▶ [Instructions for the task] Below is a listing. Quote from it, exactly, the lines from the one containing "its low edge" down to the one containing "obj.matrix_world = world", both ends included, and nothing else.

▶ [Given data]
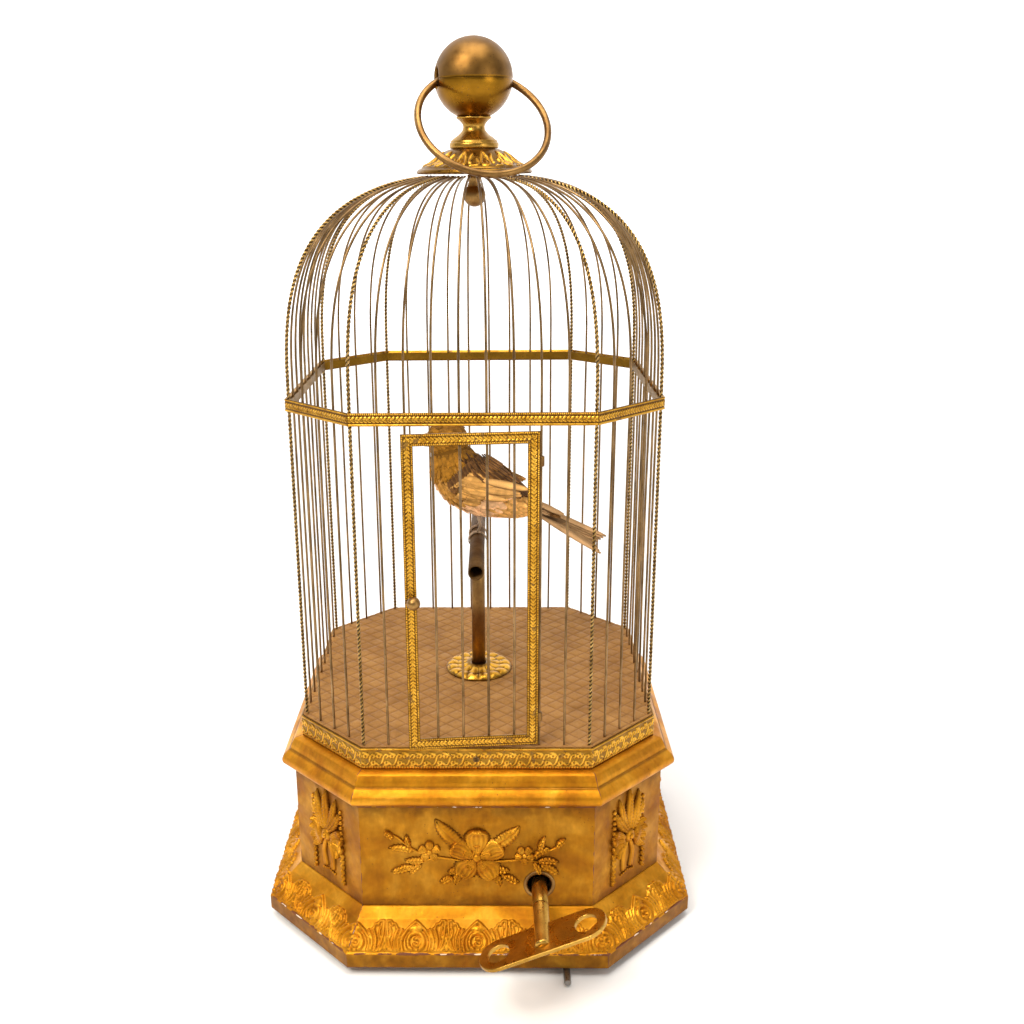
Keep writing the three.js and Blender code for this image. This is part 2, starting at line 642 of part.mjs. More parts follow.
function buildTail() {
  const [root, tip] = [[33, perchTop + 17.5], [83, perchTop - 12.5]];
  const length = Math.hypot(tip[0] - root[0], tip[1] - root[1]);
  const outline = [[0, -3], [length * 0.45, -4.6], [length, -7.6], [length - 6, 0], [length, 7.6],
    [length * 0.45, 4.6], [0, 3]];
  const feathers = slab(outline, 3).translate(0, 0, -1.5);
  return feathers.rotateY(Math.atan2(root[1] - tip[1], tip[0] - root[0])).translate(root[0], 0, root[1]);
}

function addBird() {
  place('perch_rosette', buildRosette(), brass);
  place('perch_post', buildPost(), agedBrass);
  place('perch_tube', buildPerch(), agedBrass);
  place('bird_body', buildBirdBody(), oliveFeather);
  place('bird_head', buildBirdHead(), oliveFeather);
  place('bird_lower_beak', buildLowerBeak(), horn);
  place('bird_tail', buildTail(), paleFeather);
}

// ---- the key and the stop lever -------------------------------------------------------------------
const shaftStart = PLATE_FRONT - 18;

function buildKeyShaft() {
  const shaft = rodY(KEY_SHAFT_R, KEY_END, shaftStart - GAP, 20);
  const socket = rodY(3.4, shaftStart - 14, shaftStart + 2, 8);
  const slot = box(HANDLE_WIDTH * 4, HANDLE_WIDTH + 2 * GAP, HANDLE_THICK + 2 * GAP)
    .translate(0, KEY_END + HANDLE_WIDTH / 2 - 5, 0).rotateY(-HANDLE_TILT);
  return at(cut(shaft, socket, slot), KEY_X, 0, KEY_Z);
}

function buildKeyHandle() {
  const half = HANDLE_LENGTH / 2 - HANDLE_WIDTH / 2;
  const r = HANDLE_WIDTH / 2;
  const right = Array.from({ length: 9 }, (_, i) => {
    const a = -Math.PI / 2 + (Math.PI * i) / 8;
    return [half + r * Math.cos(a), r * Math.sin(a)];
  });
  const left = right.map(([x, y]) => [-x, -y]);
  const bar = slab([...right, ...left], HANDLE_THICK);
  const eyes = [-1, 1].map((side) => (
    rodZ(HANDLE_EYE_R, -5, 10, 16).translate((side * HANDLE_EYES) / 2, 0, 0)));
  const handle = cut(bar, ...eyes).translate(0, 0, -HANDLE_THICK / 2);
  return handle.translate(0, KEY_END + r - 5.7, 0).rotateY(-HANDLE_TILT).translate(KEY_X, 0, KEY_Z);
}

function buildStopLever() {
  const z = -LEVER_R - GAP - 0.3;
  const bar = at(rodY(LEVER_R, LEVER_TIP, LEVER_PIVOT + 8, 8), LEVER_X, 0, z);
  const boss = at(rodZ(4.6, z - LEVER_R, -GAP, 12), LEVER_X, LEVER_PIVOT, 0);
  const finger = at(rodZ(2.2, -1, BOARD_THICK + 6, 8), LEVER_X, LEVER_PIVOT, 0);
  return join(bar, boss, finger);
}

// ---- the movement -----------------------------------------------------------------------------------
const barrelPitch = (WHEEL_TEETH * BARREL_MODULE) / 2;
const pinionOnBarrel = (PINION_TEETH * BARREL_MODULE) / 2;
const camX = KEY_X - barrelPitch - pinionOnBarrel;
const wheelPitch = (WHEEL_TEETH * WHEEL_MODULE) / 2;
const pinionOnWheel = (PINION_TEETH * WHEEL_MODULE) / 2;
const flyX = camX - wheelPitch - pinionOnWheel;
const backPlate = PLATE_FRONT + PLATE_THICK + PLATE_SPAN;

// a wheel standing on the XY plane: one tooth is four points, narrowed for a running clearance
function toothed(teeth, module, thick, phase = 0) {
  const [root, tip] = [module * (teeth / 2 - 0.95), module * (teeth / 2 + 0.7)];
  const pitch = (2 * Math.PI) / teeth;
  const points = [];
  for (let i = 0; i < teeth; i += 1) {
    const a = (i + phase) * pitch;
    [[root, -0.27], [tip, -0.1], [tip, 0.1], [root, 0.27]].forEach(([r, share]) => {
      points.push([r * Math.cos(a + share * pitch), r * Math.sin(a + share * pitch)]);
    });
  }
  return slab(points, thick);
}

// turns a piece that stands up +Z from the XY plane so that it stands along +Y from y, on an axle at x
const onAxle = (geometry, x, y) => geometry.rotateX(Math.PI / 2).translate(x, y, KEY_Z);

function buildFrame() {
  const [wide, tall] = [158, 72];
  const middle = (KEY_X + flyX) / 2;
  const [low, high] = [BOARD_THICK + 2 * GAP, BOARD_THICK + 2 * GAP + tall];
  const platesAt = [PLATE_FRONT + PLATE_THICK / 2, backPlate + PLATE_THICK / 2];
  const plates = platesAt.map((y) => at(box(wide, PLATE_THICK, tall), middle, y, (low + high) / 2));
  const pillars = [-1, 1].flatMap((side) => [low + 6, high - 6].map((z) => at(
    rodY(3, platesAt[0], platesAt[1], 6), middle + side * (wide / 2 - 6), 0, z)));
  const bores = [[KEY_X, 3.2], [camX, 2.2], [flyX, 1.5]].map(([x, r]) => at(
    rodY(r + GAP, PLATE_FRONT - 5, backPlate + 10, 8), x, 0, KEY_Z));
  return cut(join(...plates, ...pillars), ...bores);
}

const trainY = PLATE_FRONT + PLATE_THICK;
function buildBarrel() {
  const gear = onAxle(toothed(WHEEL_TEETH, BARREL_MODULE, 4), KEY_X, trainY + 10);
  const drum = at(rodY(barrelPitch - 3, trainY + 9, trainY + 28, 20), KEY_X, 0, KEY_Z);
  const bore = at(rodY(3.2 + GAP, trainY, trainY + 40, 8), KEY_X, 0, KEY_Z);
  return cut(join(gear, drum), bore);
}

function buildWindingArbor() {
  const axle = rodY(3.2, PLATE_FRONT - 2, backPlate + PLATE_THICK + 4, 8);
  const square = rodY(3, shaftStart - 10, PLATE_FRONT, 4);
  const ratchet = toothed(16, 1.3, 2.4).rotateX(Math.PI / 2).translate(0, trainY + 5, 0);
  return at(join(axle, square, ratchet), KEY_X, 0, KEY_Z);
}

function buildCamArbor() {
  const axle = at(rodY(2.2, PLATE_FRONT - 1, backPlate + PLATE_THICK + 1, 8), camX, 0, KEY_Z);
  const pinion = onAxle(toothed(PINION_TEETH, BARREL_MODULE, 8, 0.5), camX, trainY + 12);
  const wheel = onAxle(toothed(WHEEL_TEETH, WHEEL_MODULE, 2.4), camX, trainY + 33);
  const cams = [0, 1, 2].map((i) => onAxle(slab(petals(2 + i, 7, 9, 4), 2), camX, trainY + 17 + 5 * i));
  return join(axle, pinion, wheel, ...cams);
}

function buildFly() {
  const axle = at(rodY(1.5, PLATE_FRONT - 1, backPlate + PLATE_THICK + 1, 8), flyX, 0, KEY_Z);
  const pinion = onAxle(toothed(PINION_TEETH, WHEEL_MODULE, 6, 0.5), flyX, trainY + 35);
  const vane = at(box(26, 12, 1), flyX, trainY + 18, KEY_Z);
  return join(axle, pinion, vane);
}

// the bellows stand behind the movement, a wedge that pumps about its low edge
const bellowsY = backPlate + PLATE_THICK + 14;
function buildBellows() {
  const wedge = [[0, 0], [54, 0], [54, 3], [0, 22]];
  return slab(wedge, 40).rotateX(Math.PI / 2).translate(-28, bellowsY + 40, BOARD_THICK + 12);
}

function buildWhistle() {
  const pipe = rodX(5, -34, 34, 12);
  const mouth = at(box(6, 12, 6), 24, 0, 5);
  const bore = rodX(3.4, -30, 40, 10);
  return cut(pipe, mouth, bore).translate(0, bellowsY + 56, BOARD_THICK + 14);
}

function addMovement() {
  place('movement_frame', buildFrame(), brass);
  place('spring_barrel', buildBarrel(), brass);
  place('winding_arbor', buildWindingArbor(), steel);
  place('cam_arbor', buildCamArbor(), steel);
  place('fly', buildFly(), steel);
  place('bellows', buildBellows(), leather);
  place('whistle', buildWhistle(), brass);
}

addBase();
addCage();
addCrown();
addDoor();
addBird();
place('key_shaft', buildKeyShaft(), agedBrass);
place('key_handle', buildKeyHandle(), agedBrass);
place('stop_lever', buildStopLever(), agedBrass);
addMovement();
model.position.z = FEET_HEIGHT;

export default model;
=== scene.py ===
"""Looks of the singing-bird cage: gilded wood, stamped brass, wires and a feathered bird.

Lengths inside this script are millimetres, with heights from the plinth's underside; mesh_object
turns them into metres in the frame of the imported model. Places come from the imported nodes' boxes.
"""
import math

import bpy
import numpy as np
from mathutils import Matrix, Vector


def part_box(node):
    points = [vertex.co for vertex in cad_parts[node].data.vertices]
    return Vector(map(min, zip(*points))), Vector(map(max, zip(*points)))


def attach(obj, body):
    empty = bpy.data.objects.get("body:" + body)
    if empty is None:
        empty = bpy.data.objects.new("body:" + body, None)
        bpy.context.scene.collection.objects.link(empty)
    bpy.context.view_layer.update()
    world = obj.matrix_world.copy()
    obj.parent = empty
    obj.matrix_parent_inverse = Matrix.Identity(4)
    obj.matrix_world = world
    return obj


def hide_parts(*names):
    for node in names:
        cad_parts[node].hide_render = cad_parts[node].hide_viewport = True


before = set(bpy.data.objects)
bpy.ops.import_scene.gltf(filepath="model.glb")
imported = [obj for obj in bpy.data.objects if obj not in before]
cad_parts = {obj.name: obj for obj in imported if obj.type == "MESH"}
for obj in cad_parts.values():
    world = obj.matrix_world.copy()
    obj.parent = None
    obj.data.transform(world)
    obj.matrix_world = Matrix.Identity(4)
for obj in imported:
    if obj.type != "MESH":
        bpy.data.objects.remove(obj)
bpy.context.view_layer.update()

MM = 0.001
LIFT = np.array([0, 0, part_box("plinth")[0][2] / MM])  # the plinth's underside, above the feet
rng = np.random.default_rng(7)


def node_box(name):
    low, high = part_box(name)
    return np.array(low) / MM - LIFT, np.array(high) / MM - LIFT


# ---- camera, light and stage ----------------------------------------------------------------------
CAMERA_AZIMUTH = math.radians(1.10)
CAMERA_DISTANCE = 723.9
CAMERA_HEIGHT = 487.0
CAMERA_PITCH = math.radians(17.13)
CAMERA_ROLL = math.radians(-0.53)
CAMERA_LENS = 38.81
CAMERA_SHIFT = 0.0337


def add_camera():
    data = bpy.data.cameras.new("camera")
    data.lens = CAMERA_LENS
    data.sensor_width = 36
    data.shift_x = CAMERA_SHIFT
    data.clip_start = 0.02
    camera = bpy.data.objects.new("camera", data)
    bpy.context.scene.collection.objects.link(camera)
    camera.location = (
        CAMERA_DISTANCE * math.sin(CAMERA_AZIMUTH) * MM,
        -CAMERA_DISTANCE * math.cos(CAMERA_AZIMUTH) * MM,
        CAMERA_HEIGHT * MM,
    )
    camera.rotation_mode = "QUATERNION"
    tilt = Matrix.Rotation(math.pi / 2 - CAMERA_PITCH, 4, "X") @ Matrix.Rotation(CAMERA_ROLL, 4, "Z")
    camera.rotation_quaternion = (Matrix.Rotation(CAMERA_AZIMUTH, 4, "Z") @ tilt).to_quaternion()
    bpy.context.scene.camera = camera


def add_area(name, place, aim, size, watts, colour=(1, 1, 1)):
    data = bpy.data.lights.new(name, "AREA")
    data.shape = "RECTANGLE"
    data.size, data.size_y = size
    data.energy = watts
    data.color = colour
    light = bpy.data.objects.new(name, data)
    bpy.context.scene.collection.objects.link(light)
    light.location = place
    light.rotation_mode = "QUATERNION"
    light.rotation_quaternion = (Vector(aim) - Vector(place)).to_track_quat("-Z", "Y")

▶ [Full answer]
// the bellows stand behind the movement, a wedge that pumps about its low edge
const bellowsY = backPlate + PLATE_THICK + 14;
function buildBellows() {
  const wedge = [[0, 0], [54, 0], [54, 3], [0, 22]];
  return slab(wedge, 40).rotateX(Math.PI / 2).translate(-28, bellowsY + 40, BOARD_THICK + 12);
}

function buildWhistle() {
  const pipe = rodX(5, -34, 34, 12);
  const mouth = at(box(6, 12, 6), 24, 0, 5);
  const bore = rodX(3.4, -30, 40, 10);
  return cut(pipe, mouth, bore).translate(0, bellowsY + 56, BOARD_THICK + 14);
}

function addMovement() {
  place('movement_frame', buildFrame(), brass);
  place('spring_barrel', buildBarrel(), brass);
  place('winding_arbor', buildWindingArbor(), steel);
  place('cam_arbor', buildCamArbor(), steel);
  place('fly', buildFly(), steel);
  place('bellows', buildBellows(), leather);
  place('whistle', buildWhistle(), brass);
}

addBase();
addCage();
addCrown();
addDoor();
addBird();
place('key_shaft', buildKeyShaft(), agedBrass);
place('key_handle', buildKeyHandle(), agedBrass);
place('stop_lever', buildStopLever(), agedBrass);
addMovement();
model.position.z = FEET_HEIGHT;

export default model;
=== scene.py ===
"""Looks of the singing-bird cage: gilded wood, stamped brass, wires and a feathered bird.

Lengths inside this script are millimetres, with heights from the plinth's underside; mesh_object
turns them into metres in the frame of the imported model. Places come from the imported nodes' boxes.
"""
import math

import bpy
import numpy as np
from mathutils import Matrix, Vector


def part_box(node):
    points = [vertex.co for vertex in cad_parts[node].data.vertices]
    return Vector(map(min, zip(*points))), Vector(map(max, zip(*points)))


def attach(obj, body):
    empty = bpy.data.objects.get("body:" + body)
    if empty is None:
        empty = bpy.data.objects.new("body:" + body, None)
        bpy.context.scene.collection.objects.link(empty)
    bpy.context.view_layer.update()
    world = obj.matrix_world.copy()
    obj.parent = empty
    obj.matrix_parent_inverse = Matrix.Identity(4)
    obj.matrix_world = world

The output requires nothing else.